**Instructions for the task**:
Tally the lines below that contain "rigid". The number is the whole answer.

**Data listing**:
* START *

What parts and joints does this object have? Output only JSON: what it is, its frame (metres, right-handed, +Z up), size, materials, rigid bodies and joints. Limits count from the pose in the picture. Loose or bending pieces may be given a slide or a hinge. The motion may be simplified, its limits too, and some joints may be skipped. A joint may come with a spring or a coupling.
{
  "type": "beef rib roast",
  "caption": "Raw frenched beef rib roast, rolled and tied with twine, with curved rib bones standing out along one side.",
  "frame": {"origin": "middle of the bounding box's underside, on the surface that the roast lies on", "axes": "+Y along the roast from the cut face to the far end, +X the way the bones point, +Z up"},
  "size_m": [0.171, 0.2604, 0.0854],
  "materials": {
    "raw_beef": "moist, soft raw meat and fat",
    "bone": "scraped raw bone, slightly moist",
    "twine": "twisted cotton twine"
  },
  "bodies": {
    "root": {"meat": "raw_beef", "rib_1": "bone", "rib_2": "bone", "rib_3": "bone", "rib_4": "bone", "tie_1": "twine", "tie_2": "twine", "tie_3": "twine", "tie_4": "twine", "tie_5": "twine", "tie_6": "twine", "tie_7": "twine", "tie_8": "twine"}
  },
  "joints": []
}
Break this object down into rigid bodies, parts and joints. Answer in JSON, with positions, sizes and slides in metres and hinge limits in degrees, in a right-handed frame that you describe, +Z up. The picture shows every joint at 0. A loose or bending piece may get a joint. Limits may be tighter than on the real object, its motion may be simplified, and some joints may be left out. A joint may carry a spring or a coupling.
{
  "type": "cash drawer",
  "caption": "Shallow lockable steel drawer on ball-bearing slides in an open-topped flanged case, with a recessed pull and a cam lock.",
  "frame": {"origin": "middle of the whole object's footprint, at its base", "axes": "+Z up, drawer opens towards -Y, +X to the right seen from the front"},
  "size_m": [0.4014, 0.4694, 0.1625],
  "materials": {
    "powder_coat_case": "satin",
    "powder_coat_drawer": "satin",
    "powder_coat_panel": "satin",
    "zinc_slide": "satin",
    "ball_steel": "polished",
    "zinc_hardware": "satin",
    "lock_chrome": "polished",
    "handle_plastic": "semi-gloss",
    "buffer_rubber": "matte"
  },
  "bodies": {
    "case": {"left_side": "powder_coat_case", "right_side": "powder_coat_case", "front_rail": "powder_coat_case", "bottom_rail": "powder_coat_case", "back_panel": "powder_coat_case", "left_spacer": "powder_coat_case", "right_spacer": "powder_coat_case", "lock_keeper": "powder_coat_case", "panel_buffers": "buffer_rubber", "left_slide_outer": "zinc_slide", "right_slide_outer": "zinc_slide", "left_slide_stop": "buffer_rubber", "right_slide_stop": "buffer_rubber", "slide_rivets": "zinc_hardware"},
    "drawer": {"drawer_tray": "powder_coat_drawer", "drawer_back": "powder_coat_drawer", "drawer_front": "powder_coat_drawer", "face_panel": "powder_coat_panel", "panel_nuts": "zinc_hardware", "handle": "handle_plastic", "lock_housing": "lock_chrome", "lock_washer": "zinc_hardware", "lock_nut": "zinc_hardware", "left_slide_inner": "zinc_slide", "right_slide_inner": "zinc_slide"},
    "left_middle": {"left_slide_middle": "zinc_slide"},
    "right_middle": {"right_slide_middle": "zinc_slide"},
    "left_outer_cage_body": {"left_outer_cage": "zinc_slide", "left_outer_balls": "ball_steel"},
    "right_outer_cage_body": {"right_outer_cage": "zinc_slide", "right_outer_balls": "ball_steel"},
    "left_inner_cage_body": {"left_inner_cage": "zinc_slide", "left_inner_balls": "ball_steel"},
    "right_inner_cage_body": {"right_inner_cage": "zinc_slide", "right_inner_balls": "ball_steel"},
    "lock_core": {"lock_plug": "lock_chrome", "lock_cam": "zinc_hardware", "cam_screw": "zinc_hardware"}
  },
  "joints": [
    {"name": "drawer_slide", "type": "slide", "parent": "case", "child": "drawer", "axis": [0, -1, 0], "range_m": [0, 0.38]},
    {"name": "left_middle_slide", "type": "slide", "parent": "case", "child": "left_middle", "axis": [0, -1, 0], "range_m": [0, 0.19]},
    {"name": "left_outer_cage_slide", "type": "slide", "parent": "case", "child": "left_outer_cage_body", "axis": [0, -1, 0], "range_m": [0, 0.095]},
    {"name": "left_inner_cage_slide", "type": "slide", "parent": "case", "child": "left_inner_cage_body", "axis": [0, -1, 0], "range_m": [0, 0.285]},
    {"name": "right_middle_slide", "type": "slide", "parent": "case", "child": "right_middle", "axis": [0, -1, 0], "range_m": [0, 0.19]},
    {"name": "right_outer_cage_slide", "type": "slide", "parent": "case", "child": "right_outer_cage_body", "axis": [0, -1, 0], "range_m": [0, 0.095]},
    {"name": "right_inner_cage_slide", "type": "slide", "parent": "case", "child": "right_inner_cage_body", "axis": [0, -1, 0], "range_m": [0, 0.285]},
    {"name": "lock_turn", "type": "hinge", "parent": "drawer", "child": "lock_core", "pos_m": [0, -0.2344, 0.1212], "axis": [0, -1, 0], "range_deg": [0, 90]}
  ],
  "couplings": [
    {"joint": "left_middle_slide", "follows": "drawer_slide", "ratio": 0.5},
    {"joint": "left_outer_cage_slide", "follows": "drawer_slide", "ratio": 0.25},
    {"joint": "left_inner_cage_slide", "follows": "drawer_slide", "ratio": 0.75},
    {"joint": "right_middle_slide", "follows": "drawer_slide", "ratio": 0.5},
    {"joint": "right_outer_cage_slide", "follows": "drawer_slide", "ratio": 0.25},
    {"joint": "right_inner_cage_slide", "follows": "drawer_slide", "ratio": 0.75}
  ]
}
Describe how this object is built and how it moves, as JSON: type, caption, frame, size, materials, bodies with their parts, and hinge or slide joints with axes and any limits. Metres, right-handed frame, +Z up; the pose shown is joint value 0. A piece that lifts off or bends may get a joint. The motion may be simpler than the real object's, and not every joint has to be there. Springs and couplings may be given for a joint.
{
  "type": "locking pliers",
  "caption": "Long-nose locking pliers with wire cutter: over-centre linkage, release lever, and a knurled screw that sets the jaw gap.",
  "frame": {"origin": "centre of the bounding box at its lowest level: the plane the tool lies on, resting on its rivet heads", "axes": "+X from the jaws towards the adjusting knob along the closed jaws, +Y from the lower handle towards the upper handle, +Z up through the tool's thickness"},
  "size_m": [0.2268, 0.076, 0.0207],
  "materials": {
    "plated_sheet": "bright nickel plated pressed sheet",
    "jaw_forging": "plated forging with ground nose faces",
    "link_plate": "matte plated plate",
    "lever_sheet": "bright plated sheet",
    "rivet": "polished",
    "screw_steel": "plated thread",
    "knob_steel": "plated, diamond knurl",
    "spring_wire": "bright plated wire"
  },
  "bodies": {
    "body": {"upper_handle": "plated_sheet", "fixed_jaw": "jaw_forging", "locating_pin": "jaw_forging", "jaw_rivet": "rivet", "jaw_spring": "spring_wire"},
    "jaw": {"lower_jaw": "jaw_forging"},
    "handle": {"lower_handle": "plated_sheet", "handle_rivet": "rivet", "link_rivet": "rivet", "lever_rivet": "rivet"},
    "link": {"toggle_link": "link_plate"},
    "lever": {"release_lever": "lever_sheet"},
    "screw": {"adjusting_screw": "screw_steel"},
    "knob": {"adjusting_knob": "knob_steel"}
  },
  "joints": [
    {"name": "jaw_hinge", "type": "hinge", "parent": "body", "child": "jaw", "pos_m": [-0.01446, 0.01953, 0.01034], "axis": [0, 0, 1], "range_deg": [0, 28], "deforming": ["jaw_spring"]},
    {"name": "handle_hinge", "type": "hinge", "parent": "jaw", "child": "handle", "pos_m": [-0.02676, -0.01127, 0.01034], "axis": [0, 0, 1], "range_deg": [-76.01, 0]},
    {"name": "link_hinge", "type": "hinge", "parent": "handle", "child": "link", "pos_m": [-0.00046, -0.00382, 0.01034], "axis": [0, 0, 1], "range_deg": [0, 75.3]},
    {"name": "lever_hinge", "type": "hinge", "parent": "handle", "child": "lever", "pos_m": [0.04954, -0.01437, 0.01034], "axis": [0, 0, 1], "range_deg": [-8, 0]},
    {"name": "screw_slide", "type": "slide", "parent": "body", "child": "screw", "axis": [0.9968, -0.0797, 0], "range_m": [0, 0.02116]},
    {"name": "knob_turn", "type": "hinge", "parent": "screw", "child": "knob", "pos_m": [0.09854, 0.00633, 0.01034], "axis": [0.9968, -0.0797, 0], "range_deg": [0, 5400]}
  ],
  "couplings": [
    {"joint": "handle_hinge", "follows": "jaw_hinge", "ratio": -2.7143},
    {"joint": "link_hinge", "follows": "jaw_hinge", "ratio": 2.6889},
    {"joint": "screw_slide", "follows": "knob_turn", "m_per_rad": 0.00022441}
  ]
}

* END *

**Result for this task**:
2